Laguna Honda nursing home to stop discharging patients after deaths
SAN FRANCISCO - A nursing home run by the city of San Francisco will stop discharging patients as part of a federally-mandated closure plan after at least four patients died within days or weeks of being moved from Laguna Honda Hospital, officials said.
In April, the federal Centers for Medicare and Medicaid Services terminated its payments to Laguna Honda after two patients had nonfatal overdoses at the facility in 2021, and inspectors with the California Department of Public Health declared it to be "in a state of substandard care."
The federal agency, which pays for care for the majority of the nursing home’s 700 patients, also ordered the facility to start discharging or transferring its patients ahead of a mid-September mandated closure.
On Thursday, regulators agreed to pause the transfers, San Francisco’s Department of Public Health said in a statement.
San Francisco Department of Public Health is working to get the nursing home recertified ahead of a Sept. 13 closure deadline but it is still required to transfer or discharge all patients according to a closure plan.
The city, supported by San Francisco representatives in Washington, including Sen.

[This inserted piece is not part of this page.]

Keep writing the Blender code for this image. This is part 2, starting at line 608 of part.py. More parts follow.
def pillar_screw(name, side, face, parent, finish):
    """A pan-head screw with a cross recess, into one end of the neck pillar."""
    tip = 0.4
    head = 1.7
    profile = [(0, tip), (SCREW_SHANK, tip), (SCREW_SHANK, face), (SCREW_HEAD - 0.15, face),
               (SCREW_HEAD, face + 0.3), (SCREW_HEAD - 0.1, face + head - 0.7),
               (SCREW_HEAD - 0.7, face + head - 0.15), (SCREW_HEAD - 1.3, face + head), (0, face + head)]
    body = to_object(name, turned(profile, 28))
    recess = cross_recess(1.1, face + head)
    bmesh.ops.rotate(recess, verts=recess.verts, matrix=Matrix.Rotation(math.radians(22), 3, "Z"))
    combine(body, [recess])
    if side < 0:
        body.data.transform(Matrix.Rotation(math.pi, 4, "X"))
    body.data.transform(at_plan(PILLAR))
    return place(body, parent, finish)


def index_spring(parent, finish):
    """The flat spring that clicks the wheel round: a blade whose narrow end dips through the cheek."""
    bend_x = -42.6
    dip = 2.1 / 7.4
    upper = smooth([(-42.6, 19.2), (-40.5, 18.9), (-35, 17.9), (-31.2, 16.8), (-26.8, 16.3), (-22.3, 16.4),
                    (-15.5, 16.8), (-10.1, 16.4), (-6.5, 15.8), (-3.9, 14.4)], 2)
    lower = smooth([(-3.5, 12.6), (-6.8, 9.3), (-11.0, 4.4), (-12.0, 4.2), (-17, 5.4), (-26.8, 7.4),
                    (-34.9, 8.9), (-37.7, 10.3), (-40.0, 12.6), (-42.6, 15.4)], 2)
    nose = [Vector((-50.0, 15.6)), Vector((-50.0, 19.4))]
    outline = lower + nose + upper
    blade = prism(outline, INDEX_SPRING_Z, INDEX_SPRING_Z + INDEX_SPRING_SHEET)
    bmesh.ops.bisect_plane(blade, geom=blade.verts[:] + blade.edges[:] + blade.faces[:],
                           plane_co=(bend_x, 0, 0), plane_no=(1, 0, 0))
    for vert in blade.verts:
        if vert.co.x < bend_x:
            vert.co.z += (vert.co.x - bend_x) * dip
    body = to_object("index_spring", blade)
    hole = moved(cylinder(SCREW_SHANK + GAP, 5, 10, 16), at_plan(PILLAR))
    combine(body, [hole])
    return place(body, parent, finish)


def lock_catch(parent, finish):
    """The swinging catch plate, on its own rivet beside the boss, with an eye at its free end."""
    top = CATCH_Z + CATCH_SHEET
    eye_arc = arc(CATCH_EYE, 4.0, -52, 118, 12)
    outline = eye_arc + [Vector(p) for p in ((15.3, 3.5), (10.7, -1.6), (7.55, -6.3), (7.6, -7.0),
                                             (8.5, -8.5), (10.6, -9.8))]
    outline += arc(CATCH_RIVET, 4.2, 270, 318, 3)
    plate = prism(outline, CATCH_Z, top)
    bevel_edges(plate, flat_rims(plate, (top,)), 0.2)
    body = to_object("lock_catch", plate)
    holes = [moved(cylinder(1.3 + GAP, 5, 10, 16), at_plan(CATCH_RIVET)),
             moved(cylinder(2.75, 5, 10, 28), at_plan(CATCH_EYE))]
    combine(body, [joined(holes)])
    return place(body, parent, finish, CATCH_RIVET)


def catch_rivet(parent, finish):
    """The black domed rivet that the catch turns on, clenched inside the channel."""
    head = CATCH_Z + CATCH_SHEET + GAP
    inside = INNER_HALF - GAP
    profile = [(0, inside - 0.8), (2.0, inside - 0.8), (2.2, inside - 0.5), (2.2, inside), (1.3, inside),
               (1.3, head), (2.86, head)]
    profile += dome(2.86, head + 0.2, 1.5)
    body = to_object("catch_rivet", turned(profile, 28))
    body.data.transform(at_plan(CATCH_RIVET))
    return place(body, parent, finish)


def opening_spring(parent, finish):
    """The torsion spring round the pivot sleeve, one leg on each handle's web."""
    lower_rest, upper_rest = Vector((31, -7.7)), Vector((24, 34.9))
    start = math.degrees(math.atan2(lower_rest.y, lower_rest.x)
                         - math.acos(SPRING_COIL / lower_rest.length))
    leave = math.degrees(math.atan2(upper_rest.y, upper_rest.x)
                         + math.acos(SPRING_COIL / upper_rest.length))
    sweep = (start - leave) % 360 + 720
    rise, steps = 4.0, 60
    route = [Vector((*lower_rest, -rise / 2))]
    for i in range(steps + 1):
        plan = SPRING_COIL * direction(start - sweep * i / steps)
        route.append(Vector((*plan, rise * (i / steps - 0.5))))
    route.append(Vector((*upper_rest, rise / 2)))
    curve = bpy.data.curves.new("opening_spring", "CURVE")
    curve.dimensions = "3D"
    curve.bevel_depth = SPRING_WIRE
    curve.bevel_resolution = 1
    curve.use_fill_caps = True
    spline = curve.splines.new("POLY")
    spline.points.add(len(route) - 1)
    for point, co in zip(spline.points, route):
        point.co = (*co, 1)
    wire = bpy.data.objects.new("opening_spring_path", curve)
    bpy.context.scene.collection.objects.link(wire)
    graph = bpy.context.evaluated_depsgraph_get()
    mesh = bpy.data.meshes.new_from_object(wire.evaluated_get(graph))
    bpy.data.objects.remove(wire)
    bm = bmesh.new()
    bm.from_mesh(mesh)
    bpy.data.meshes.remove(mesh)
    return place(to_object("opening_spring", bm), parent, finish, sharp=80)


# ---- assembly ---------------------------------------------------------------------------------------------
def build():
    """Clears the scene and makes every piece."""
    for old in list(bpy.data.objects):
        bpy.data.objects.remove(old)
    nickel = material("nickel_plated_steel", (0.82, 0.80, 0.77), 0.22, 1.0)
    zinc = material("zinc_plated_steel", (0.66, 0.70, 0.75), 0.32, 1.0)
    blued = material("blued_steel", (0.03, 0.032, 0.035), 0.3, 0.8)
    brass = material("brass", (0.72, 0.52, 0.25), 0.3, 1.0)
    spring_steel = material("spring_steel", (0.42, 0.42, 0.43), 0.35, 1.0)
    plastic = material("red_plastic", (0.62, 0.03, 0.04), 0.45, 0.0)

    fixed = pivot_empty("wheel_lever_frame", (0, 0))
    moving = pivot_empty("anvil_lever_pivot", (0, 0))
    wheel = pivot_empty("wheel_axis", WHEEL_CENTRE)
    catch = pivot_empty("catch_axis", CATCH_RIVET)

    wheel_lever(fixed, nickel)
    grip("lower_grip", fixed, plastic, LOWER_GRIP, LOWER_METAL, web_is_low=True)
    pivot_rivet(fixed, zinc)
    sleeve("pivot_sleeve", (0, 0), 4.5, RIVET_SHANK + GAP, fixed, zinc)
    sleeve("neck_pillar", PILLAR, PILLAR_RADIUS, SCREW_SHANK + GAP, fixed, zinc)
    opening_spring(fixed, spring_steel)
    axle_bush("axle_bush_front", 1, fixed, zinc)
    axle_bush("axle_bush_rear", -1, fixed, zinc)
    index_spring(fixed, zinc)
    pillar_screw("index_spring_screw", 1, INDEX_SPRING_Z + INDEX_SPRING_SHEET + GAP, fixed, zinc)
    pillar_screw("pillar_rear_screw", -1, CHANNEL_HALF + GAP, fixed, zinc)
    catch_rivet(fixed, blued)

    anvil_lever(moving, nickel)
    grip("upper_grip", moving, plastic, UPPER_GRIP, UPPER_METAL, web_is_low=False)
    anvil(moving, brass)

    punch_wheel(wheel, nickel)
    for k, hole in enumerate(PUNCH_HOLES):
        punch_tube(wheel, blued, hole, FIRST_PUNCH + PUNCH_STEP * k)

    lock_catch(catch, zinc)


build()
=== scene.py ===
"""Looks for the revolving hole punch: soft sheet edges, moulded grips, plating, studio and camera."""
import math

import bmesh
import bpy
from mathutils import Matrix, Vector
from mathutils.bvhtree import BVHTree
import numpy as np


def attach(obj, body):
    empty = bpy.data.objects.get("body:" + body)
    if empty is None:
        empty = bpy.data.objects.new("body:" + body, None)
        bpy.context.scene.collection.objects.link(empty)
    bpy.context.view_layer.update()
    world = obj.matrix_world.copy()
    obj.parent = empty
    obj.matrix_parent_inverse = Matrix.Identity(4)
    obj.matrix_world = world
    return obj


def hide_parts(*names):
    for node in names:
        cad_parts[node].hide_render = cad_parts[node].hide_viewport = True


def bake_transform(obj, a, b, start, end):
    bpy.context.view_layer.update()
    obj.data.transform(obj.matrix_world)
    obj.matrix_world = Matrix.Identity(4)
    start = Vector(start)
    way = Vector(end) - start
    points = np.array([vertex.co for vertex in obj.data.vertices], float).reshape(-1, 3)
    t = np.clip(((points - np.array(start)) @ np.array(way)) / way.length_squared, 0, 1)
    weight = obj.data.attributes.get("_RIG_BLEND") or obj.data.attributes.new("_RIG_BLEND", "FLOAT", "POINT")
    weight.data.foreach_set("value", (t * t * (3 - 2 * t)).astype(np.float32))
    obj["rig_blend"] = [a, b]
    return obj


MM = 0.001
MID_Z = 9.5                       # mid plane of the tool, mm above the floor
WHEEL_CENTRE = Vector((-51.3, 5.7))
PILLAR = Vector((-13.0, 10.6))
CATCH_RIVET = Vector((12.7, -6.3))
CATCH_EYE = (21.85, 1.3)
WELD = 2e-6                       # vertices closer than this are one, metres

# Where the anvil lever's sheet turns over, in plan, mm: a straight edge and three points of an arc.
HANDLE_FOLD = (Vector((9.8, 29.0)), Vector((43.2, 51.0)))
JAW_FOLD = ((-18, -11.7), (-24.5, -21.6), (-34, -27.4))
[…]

Diane Feinstein, asked the federal Medicare and Medicaid agency to pause all transfers from Laguna Honda Hospital, saying it has been a challenge to find places that can care for the patients’ complex health care needs.
Until Thursday, Laguna Honda had transferred or discharged 57 patients, including a few to homeless shelters. At least four patients died within days or weeks of being moved from Laguna Honda, the San Francisco Chronicle reported.

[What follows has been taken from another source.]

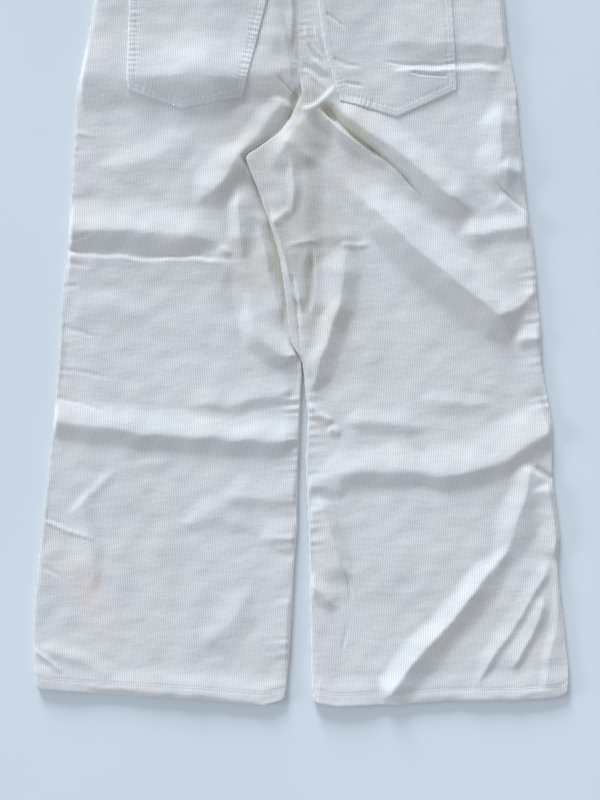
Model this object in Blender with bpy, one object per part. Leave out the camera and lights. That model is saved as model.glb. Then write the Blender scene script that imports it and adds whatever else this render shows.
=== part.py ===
"""Wide-leg corduroy trousers laid flat on their front, with the back panels on top.

The frame: X runs across the hips, Y from the hems up to the waist, Z up from the surface they lie on.
Every cut piece is a thin wall. The legs are worked out as cross-sections at stations along Y: a section
is a path through the middle of the cloth, thickened to both sides, and the stations are lofted. The front
panels lie flat on the surface. The back panels lie on them and carry the folds, which come from a table
of ridges. Near the crotch the right leg laps over the left one, and its front panel shows as a narrow
strip rolled round the inseam. Tables and sizes are in millimetres.
"""

import math
from collections import namedtuple

import bmesh
import bpy
import numpy as np
from mathutils import Vector

MM = 0.001

# Cloth and construction
CLOTH = 1.6  # thickness of a panel
HEM_CLOTH = 2.4  # a panel with its turned-up hem pressed flat
POCKET_CLOTH = 1.4
BAND_CLOTH = 2.4  # the waistband is faced with itself
LOFT = 1.3  # air between the front and the back panel
GAP = 0.3  # between two pieces that touch
SEAM_HALF = GAP / 2

# Heights of the places where the right leg lies on the left one
LAP_FRONT = 2 * CLOTH + LOFT + GAP  # the right front panel climbs on to the left leg
LAP_SEAT = CLOTH + GAP  # the right back panel climbs on to the left one at the crotch
LAP_BACK = LAP_FRONT - LAP_SEAT - 0.7  # and on to the right front panel below it
RAMP_LEFT = 2.5  # X where the climb is complete
RAMP_RIGHT = 28.0  # X where it starts
SEAT_CLIMB = (252.0, 222.0)  # Y where the climbs start and are complete
FLAP_CLIMB = (190.0, 160.0)
DESCENT = (-70.0, -99.0)  # Y where the right leg is down on the surface again

# Waist, hem and folds
WAIST_Y = 432.0
WAIST_TOP_Y = 467.8
BAND_TAPER = 4.0
HEM_Y = -462.0  # the nominal last station, bent to the hem's own line
HEM_BAND = 13.0
HEM_BLEND_Y = -350.0  # the stations below this one bend towards the hem's line
HEM_SLOPE = 22.0  # the cloth rises on to its hem over this length
EDGE_FADE = 11.0  # folds die out this near a leg's edge
COVER_FADE = 9.0  # and this near the flap that covers the left leg
CREST = 1.2  # 0 for a sharp crest, 2 for a round one
DEEPEST = 0.4  # troughs stay this near the flat cloth
ROW_STEP = 16.5

# Button at the front of the waistband, which the band drapes over
BUTTON_RADIUS = 8.5
BUTTON_THICK = 2.5
BUTTON_RIM = 0.5
BUTTON_HOLE = 1.0
BUTTON_PITCH = 1.9
BUTTON_X = -4.0
BUMP_FLAT = 10.5
BUMP_FOOT = 30.0

# The outline at stations along Y. left_in is where the left leg's inseam, or the centre seam, runs.
# right_in is the right leg's, which laps over to the left between the crotch and the thigh.
Station = namedtuple("Station", "y left_out left_in right_in right_out")
STATIONS = (
    Station(432, -207, -3.4, -3.4, 205),
    Station(398, -218, -4.0, -4.0, 215),
    Station(364, -227, -4.0, -4.0, 224),
    Station(330, -234, -4.0, -4.0, 229),
    Station(303, -238, -4.0, -4.0, 231),
    Station(280, -243, -3.4, -3.4, 233),
    Station(258, -247, -2.8, -2.8, 238),
    Station(240, -251, -1.5, -1.5, 241),
    Station(222, -254, 1.1, 1.1, 244),
    Station(212, -254, 0.0, -4.5, 244),
    Station(197, -254, 0.0, -11.9, 245),
    Station(181, -255, 0.0, -23.7, 246),
    Station(163, -256, 0.0, -47.5, 248),
    Station(153, -257, 0.0, -63.3, 249),
    Station(140, -258, 0.0, -58.8, 251),
    Station(122, -258, 0.0, -50.8, 253),
    Station(113, -259, 0.0, -47.4, 253.5),
    Station(104, -260, 0.0, -44.1, 254),
    Station(81, -262, 0.0, -36.2, 258),
    Station(59, -263, 0.0, -29.4, 261),
    Station(36, -265, 0.0, -23.7, 263),
    Station(14, -268, 0.0, -19.8, 266),
    Station(-9, -270, 0.0, -16.4, 267),
    Station(-32, -271, -0.6, -14.1, 270),
    Station(-50, -272, -1.1, -11.9, 271),
    Station(-62, -273, -1.1, -8.5, 271),
    Station(-70, -273, -1.2, -3.0, 271),
    Station(-80, -273, -1.4, 1.7, 272),
    Station(-99, -275, -1.7, 4.5, 275),
    Station(-122, -278, -3.4, 6.2, 279),
    Station(-145, -280, -3.6, 8.5, 283),
    Station(-167, -281, -4.2, 7.3, 284),
    Station(-190, -284, -4.5, 6.2, 284),
    Station(-212, -286, -4.5, 6.8, 285),
    Station(-235, -289, -4.5, 7.9, 287),
    Station(-260, -292, -4.5, 9.0, 290),
    Station(-276, -292, -5.6, 9.6, 293),
    Station(-301, -296, -7.7, 10.2, 290),
    Station(-325, -298, -8.7, 10.7, 291),
    Station(-353, -301, -10.2, 11.1, 294),
    Station(-375, -302, -11.9, 11.5, 297),
    Station(-398, -302, -12.4, 12.0, 299),
    Station(-425, -302, -14.7, 12.7, 302),
    Station(-449, -301, -16.9, 13.6, 302),
    Station(-462, -299, -18.5, 14.5, 301),
)

# How wide the right front panel shows on top of the inseam, and how far the back panel stops short of it
Strip = namedtuple("Strip", "y width short")
STRIP = (
    Strip(122, 0.0, 0.8),
    Strip(113, 1.7, 1.2),
    Strip(104, 4.5, 0.3),
    Strip(81, 6.0, 0.0),
    Strip(59, 6.5, 0.0),
    Strip(36, 8.5, 0.0),
    Strip(14, 10.5, 0.0),
    Strip(-9, 11.3, 0.0),
    Strip(-50, 10.5, 0.0),
    Strip(-62, 8.0, 0.0),
    Strip(-70, 4.0, 0.0),
    Strip(-80, 0.0, 0.0),
)
STRIP_TOP = 131.0  # above this the right back panel covers the front one

# Left edge of the hidden part of the right front panel, under the flap
Hidden = namedtuple("Hidden", "y x")
HIDDEN_FRONT = (Hidden(163, 1.1), Hidden(153, -10), Hidden(140, -40))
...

The transfers and discharges will be paused "while an assessment occurs over the coming weeks," U.S. Centers for Medicare and Medicaid Services Administrator Chiquita Brooks-LaSure told the newspaper, adding that the agency posted a representative there on Tuesday.
Founded in 1866, the sprawling facility serves people who need long-term care but can’t afford private nursing homes. Many of the patients have dementia, drug addiction and other complex medical needs.

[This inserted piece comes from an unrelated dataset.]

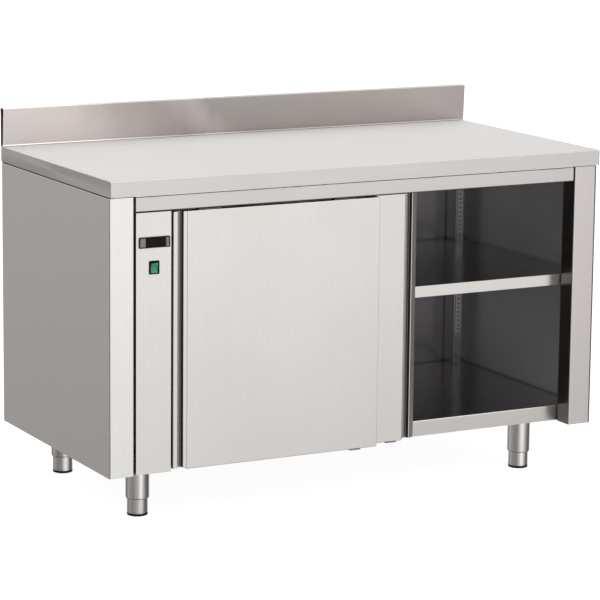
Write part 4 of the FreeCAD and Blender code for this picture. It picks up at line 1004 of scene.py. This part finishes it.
def make_feet(centres):
    """Each foot: a polished cup with its spindle, on a black glide."""
    cup_radius, glide_radius, glide_height, cup_top = 0.026, 0.0262, 0.006, 0.072
    rim, wall, spindle = 0.0012, 0.0015, 0.008
    for name, centre in centres.items():
        low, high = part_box(name)
        cup = [
            (0, glide_height),
            (cup_radius - rim, glide_height),
            (cup_radius - rim / 4, glide_height + rim / 4),
            (cup_radius, glide_height + rim),
            (cup_radius, cup_top - HAIRLINE),
            (cup_radius - HAIRLINE, cup_top),
            (cup_radius - wall, cup_top),
            (cup_radius - wall, glide_height + wall * 2),
            (spindle, glide_height + wall * 2),
            (spindle, high.z - rim),
            (spindle - rim, high.z),
            (0, high.z),
        ]
        mesh_tool = bmesh.new()
        add_turned(mesh_tool, centre, cup, TURNED_STEPS)
        cup_piece = finish_mesh(
            f"{name}_cup", mesh_tool, leg_steel, name, (name,), soft_edge=0,
        )
        flatten(cup_piece)
        glide = [
            (0, low.z),
            (glide_radius - rim * 2, low.z),
            (glide_radius - rim / 2, low.z + rim / 2),
            (glide_radius, low.z + rim * 2),
            (glide_radius, glide_height),
            (0, glide_height),
        ]
        mesh_tool = bmesh.new()
        add_turned(mesh_tool, centre, glide, TURNED_STEPS)
        finish_mesh(f"{name}_glide", mesh_tool, black_plastic, name, soft_edge=0)


# Parts that keep the shape they came with

def slots_of_nodes():
    """The material slot of each node, as the record names it."""
    return {row["node"]: row["material_slot"] for row in frame["record"]["subparts"]}


def finish_nodes():
    """Weld, soften and paint each node that still shows."""
    slots = slots_of_nodes()
    for name, piece in nodes.items():
        if piece.hide_render:
            continue
        weld = piece.modifiers.new("weld", "WELD")
        weld.merge_threshold = WELD_DISTANCE
        soften(piece, SOFT_EDGE)
        piece.data.materials.clear()
        piece.data.materials.append(OWN_FINISHES.get(name, FINISHES[slots[name]]))


# Studio

FLOOR_GLOW = 0.92
FLOOR_TONES = ((0.24, 0.24, 0.24), (0.26, 0.26, 0.26))


def make_floor():
    """A wide pale floor, lit a little from below like a light table."""
    half_side, squares, cloud_scale, roughness = 40, 8, 1.5, 0.9
    mesh_tool = bmesh.new()
    bmesh.ops.create_grid(mesh_tool, x_segments=squares, y_segments=squares, size=half_side)
    mesh = bpy.data.meshes.new("studio_floor")
    mesh_tool.to_mesh(mesh)
    mesh_tool.free()
    material, tree, shader = new_material("pale_floor")
    clouds = noise(tree, cloud_scale, 3)
    colour = mixed(tree, remapped(tree, clouds, 0, 1), *FLOOR_TONES)
    tree.links.new(colour, shader.inputs["Base Color"])
    shader.inputs["Roughness"].default_value = roughness
    shader.inputs["Specular IOR Level"].default_value = 0
    shader.inputs["Emission Color"].default_value = (1, 1, 1, 1)
    shader.inputs["Emission Strength"].default_value = FLOOR_GLOW
    mesh.materials.append(material)
    floor = bpy.data.objects.new("studio_floor", mesh)
    bpy.context.scene.collection.objects.link(floor)
    floor.visible_glossy = False


BASE_LIGHT = 0.8
DIMMEST_LIGHT = 0.15
MOST_ADDED = 1
LIGHTS = {
    "overhead": {"heading": 0, "elevation": 90, "spread": 85, "gain": 0.95},
    "front_window": {"heading": 172, "elevation": 12, "spread": 42, "gain": 1, "most": 0.6},
    "behind_worktop": {"heading": 27, "elevation": 20, "spread": 40, "gain": 0.2},
    "back_left_shade": {"heading": -27, "elevation": 7, "spread": 45, "gain": -0.27},
    "right_shade": {"heading": 95, "elevation": 0, "spread": 50, "gain": -0.45},
    "front_left_shade": {"heading": -105, "elevation": -12, "spread": 58, "gain": -0.27},
    "floor_shade": {"heading": 0, "elevation": -90, "spread": 100, "gain": -0.75},
}


def pointed_at(heading, elevation):
    """The unit vector of a heading, from +Y towards +X, and an elevation, in degrees."""
    turn, rise = math.radians(heading), math.radians(elevation)
    return Vector((math.sin(turn) * math.cos(rise), math.cos(turn) * math.cos(rise), math.sin(rise)))


def make_world():
    """Soft light from all round with wide bright and dim patches, in front of a white backdrop."""
    world = bpy.data.worlds.new("studio")
    world.use_nodes = True
    tree = world.node_tree
    direction = add_node(tree, "ShaderNodeTexCoord").outputs["Generated"]
    strength = BASE_LIGHT
    for light in LIGHTS.values():
        centre = pointed_at(light["heading"], light["elevation"])
        likeness = add_node(
            tree, "ShaderNodeVectorMath", {0: direction, 1: centre}, operation="DOT_PRODUCT",
        )
        patch = add_node(
            tree, "ShaderNodeMapRange",
            {
                "Value": likeness.outputs["Value"],
                "From Min": math.cos(math.radians(light["spread"])),
                "From Max": 1,
                "To Max": light["gain"],
            },
            interpolation_type="SMOOTHSTEP",
        )
        most = light.get("most", MOST_ADDED)
        added = calculated(tree, "MINIMUM", patch.outputs["Result"], most)
        strength = calculated(tree, "ADD", added, strength)
    seen = add_node(tree, "ShaderNodeLightPath").outputs["Is Camera Ray"]
    least = calculated(tree, "MAXIMUM", seen, DIMMEST_LIGHT)
    strength = calculated(tree, "MAXIMUM", strength, least)
    background = tree.nodes["Background"]
    background.inputs["Color"].default_value = (1, 1, 1, 1)
    tree.links.new(strength, background.inputs["Strength"])
    bpy.context.scene.world = world


CAMERA_PLACE = (-3.3384, -6.24871, 1.83053)


def make_camera():
    """The photograph's view: from the left front, a little above the worktop."""
    camera_data = bpy.data.cameras.new("camera")
    camera_data.sensor_width = 36
    camera_data.lens = 164.121
    camera_data.shift_x = 0.08
    camera_data.shift_y = -0.08
    camera_data.clip_end = 200
    camera = bpy.data.objects.new("camera", camera_data)
    right = Vector((0.890762, -0.45441, 0.007386))
    upward = Vector((0.071743, 0.156646, 0.985046))
    backward = right.cross(upward)
    turned = Matrix((right, upward, backward)).transposed()
    camera.matrix_world = Matrix.LocRotScale(CAMERA_PLACE, turned, None)
    bpy.context.scene.collection.objects.link(camera)
    bpy.context.scene.camera = camera


make_worktop()
make_upstand()
make_front_posts()
make_side_panels()
make_top_rail()
make_chamber_floor()
make_rear_columns()
make_doors()
make_thermostat()
make_keys()
make_switch()
make_rocker()
places = leg_centres()
make_leg_tubes(places)
make_feet(places)
finish_nodes()
make_floor()
make_world()
make_camera()
bpy.context.scene.view_settings.view_transform = "Standard"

"Laguna Honda has served San Francisco’s most vulnerable residents for 150 years and we plan to do so for another 150 years," Roland Pickens, Laguna Honda’s interim CEO, said in a statement.
Sen. Diane Feinstein in May called on Health and Human Services Secretary Xavier Becerra to reverse the federal agency’s decision to terminate Laguna Honda Hospital’s participation in Medicare and Medicaid programs and force the relocation of its vulnerable patients.
Feinstein said Friday that the hospital provides services for many patients who have no other options and that she hopes the federal agency works with the city of San Francisco to make the necessary improvements at the hospital so it can rejoin the Medicare and Medicaid programs.
"If (Centers for Medicare and Medicaid Services) does not reverse its decision, these patients would again be put at risk as they’re transferred to other facilities," she said in a statement. "This is particularly concerning after some patients were reportedly sent to homeless shelters ill-equipped to provide the necessary medical services."
Pickens wrote in a letter to patients and their families that it’s not clear how long the transferring and discharging of patients will be suspended.
"We know the uncertainty is challenging but we hope this pause provides our community with relief," he wrote.